Mas, para além das alfinetadas (eufemisticamente falando) nos ontólogos, Sabato também procura se dedicar a tecer pequenos comentários sobre a riquíssima literatura argentina. Como a respeito de Borges, o enxadrista das letras, a quem em certos momentos parece discordar quando da extrema atenção à forma e ao estilo do texto. No fim, prefere enxergar no compatriota outra essência, essa escondida aos olhos da maioria, mas tão lírica quanto o senso comum diz sobre ele.
Já sobre Roberto Arlt, prefere colocá-lo ao lado do panteão de gênios, ainda que sua literatura seja visivelmente “social”. Justamente porque o pecado não é a crítica da realidade, mas a mania de sacramentá-la, especialmente no “terceiro mundo”, especialmente na Argentina.
Aliás, é terno perceber as ligações estabelecidas por Sabato entre literatura e música platina, especialmente o tango. Citando Enrique Santos Discépolo, o “existencialista do tango”: Vivimos revolcaos em un merengue/ y en un mismo lodo todos manoseaos (Vivemos mergulhados na confusão/ e em um mesmo lodo todos chafurdamos). Tudo, novamente, indissociável. Paralelamente, podemos estabelecer uma lógica entre a literatura brasileira e a bossa nova. E, por isso, o conhecimento acerca das artes argentinas é tão rico. Vivemos, ao mesmo tempo, tão perto e tão longe.

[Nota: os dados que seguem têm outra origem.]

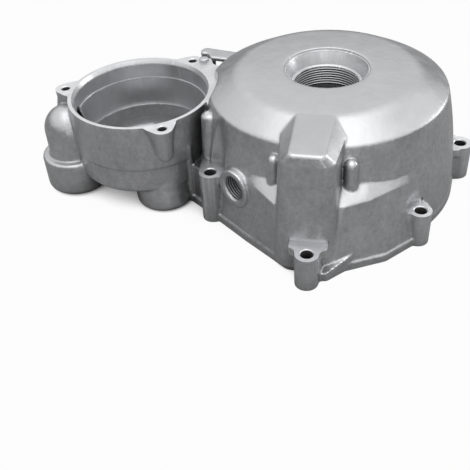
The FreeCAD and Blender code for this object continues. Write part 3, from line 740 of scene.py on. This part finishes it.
class STATORCOVER_OT_threads(Operator):
    """Fine threads of the plug hole and the timing hole"""

    bl_idname = "statorcover.threads"
    bl_label = "Threads"

    def execute(self, context):
        sizes = context.scene.stator_cover_casting
        threads = context.scene.stator_cover_threads
        tree = self.tree(threaded_aluminium(context.scene.stator_cover_looks))
        land = mount_place("plug_hole") + UP * (mount_length("plug_hole") / 2)
        self.thread("plug_thread", tree, threads, mount_radius("plug_hole"),
                    threads.plug_length, Matrix.Translation(land - UP * threads.plug_length))
        heading = timing_heading(sizes)
        turn = DOWN.rotation_difference(heading).to_matrix().to_4x4()
        mouth = Vector(sizes.timing_place) - heading * TIMING_CHAMFER
        self.thread("timing_thread", tree, threads, sizes.timing_radius,
                    threads.timing_length, Matrix.Translation(mouth) @ turn)
        return {"FINISHED"}

    @staticmethod
    def tree(finish):
        """Ridge of a thread, wound up a bore from its lower end."""
        tree = bpy.data.node_groups.new("thread", "GeometryNodeTree")
        tree.interface.new_socket("Geometry", in_out="OUTPUT", socket_type="NodeSocketGeometry")
        names = ("Radius", "Pitch", "Depth", "Length")
        for name in names:
            tree.interface.new_socket(name, in_out="INPUT", socket_type="NodeSocketFloat")
        graph = Graph(tree)
        radius, pitch, depth, length = (
            graph.node("NodeGroupInput", None, None, name) for name in names)
        rise = length - pitch
        line = graph.node("GeometryNodeCurveSpiral", None, {
            "Resolution": 96, "Rotations": rise / pitch, "Start Radius": radius,
            "End Radius": radius, "Height": rise, "Reverse": False})
        upright = graph.node("GeometryNodeSetCurveNormal", {"mode": "Z_UP"}, {"Curve": line})
        # The ridge is a blunt wedge, nearly a pitch wide at its foot.
        foot, crest, top = pitch * 0.46, pitch * 0.07, depth * -1.0
        sunk = 0.03 * MM  # lets the ridge's foot reach into the wall of the bore
        corners = [graph.node("ShaderNodeCombineXYZ", None, {"X": across, "Y": along})
                   for across, along in ((sunk, foot), (top, crest), (top, crest * -1.0),
                                         (sunk, foot * -1.0))]
        profile = graph.node("GeometryNodeCurvePrimitiveQuadrilateral", {"mode": "POINTS"}, {
            "Point %d" % number: corner for number, corner in enumerate(corners, 1)})
        ridge = graph.node("GeometryNodeCurveToMesh", None, {
            "Curve": upright, "Profile Curve": profile, "Fill Caps": True})
        lift = graph.node("ShaderNodeCombineXYZ", None, {"Z": pitch * 0.5})
        lifted = graph.node("GeometryNodeTransform", None, {
            "Geometry": ridge, "Translation": lift})
        real = graph.node("GeometryNodeRealizeInstances", None, {"Geometry": lifted})
        painted = graph.node("GeometryNodeSetMaterial", None, {
            "Geometry": real, "Material": finish})
        graph.node("NodeGroupOutput", None, {0: painted})
        return tree

    @staticmethod
    def thread(name, tree, threads, radius, length, place):
        """One thread as a closed mesh, moved from the origin to its bore."""
        ridge = mesh_object(name, bpy.data.meshes.new(name))
        wound = ridge.modifiers.new("thread", "NODES")
        wound.node_group = tree
        values = {"Radius": radius, "Pitch": threads.pitch, "Depth": threads.depth,
                  "Length": length}
        for item in tree.interface.items_tree:
            if item.name in values:
                wound[item.identifier] = values[item.name]
        apply_stack(ridge)
        if not ridge.data.polygons:
            raise RuntimeError(name + " came out empty")
        ridge.data.transform(place)
        solid = bmesh.new()
        solid.from_mesh(ridge.data)
        bmesh.ops.remove_doubles(solid, verts=solid.verts, dist=MM / 10000)
        bmesh.ops.recalc_face_normals(solid, faces=solid.faces)
        solid.to_mesh(ridge.data)
        solid.free()
        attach(ridge, "root")


class STATORCOVER_OT_stage(Operator):
    """Floor, lights and camera"""

    bl_idname = "statorcover.stage"
    bl_label = "Stage"

    def execute(self, context):
        scene = context.scene
        looks = scene.stator_cover_looks
        reach = 6.0
        floor_mesh = bpy.data.meshes.new("floor")
        floor_mesh.from_pydata([(-reach, -reach, 0), (reach, -reach, 0), (reach, reach, 0),
                                (-reach, reach, 0)], [], [(0, 1, 2, 3)])
        floor_mesh.materials.append(pale_floor(looks))
        floor = mesh_object("floor", floor_mesh)
        floor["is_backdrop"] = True
        scene.world = self.studio(looks)
        middle, dome = (0, 0, 0.03), (0, 0, 0.06)
        watts = looks.lamp
        self.lamp("overhead", (0, -0.05, 1.0), aim=middle, width=0.9, watts=watts)
        self.lamp("front", (0.1, -0.55, 0.85), aim=middle, width=0.35, watts=watts * 0.1)
        self.lamp("low front", (0, -1.2, 0.16), aim=dome, width=0.25, watts=watts * 0.2)
        self.lamp("right", (0.9, 0.3, 0.35), aim=middle, width=0.35, watts=watts * 0.5)
        scene.view_settings.view_transform = "Standard"
        self.camera(scene)
        return {"FINISHED"}

    @staticmethod
    def studio(looks):
        """Soft light that grows from the floor up, with white behind everything."""
        world = bpy.data.worlds.new("studio")
        world.use_nodes = True
        graph = Graph(world.node_tree)
        direction = graph.node("ShaderNodeTexCoord", None, None, "Generated")
        height = graph.node("ShaderNodeSeparateXYZ", None, {0: direction}, "Z")
        rise = graph.node("ShaderNodeMapRange", {"interpolation_type": "SMOOTHSTEP"}, {
            "Value": height, "From Min": 0.05, "From Max": 0.55, "To Min": looks.sky_low,
            "To Max": looks.sky_high})
        camera = graph.node("ShaderNodeLightPath", None, None, "Is Camera Ray")
        seen = graph.node("ShaderNodeMath", {"operation": "MAXIMUM"}, {0: rise, 1: camera})
        sky = graph.node("ShaderNodeBackground", None, {"Color": (1, 1, 1, 1), "Strength": seen})
        graph.node("ShaderNodeOutputWorld", None, {"Surface": sky})
        return world

    @staticmethod
    def lamp(name, place, aim, width, watts):
        """Square lamp that faces a point."""
        data = bpy.data.lights.new(name, "AREA")
        data.size = width
        data.energy = watts
        lamp = bpy.data.objects.new(name, data)
        lamp.location = place
        lamp.rotation_mode = "QUATERNION"
        lamp.rotation_quaternion = (Vector(aim) - Vector(place)).to_track_quat("-Z", "Y")
        bpy.context.scene.collection.objects.link(lamp)

    @staticmethod
    def camera(scene):
        """Camera that looks down on the cover and is turned about its own line of sight."""
        place = Vector((-0.05737, -0.36541, 0.25999))
        pitch, roll = math.radians(39.89), math.radians(-4.01)
        forward = Vector((0, math.cos(pitch), -math.sin(pitch)))
        level_right = Vector((1, 0, 0))
        level_up = level_right.cross(forward)
        right = math.cos(roll) * level_right + math.sin(roll) * level_up
        up = -math.sin(roll) * level_right + math.cos(roll) * level_up
        data = bpy.data.cameras.new("camera")
        data.sensor_width = 36
        data.lens = 55.53
        data.clip_start = 10 * MM
        camera = bpy.data.objects.new("camera", data)
        scene.collection.objects.link(camera)
        turn = Matrix((right, up, -forward)).transposed()
        camera.matrix_world = Matrix.Translation(place) @ turn.to_4x4()
        scene.camera = camera


class STATORCOVER_PT_panel(Panel):
    """Steps, sizes and looks of the stator cover"""

    bl_label = "Stator cover"
    bl_idname = "STATORCOVER_PT_panel"
    bl_space_type = "VIEW_3D"
    bl_region_type = "UI"
    bl_category = "Stator cover"

    def draw(self, context):
        for operator in OPERATORS:
            self.layout.operator(operator.bl_idname)
        for group in GROUPS:
            holder = getattr(context.scene, group)
            for name in holder.bl_rna.properties.keys():
                if name not in ("rna_type", "name"):
                    self.layout.prop(holder, name)


GROUPS = {
    "stator_cover_casting": StatorCoverCasting,
    "stator_cover_threads": StatorCoverThreads,
    "stator_cover_looks": StatorCoverLooks,
}
OPERATORS = (STATORCOVER_OT_casting, STATORCOVER_OT_threads, STATORCOVER_OT_stage)


def register():
    for name, group in GROUPS.items():
        bpy.utils.register_class(group)
        setattr(bpy.types.Scene, name, PointerProperty(type=group))
    for operator in OPERATORS:
        bpy.utils.register_class(operator)
    bpy.utils.register_class(STATORCOVER_PT_panel)


def unregister():
    bpy.utils.unregister_class(STATORCOVER_PT_panel)
    for operator in reversed(OPERATORS):
        bpy.utils.unregister_class(operator)
    for name, group in GROUPS.items():
        delattr(bpy.types.Scene, name)
        bpy.utils.unregister_class(group)


def corners():
    """Lowest and highest corner of the shown object, as plain lists."""
    return [list(corner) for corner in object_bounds()]


def main():
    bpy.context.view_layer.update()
    register()
    bpy.ops.statorcover.casting()
    bpy.ops.statorcover.threads()
    bpy.ops.statorcover.stage()


if __name__ == "__main__":
    main()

A conclusão a que Sabato chega nessa comparação é que Santos Discépolo e Arlt são ambos produtores de fantasias mágicas e provocadoras. Realizadas por seres “corrompidos pelo mal metafísico”.
Implacáveis
O homem, objeto maior dos questionamentos de Sabato, vive cercado por demônios ou fantasmas. Escritores são homens do tipo que resolvem confrontar esses espectros implacáveis. Mas o que são, afinal, os fantasmas senão criações do próprio homem, sujeitos aos seus desmandos e sua cólera? Seriam os homens ou seus fantasmas deuses? Não. São mais que deuses. Afinal, como escreve Ernesto Sabato, um Deus não escreve romances.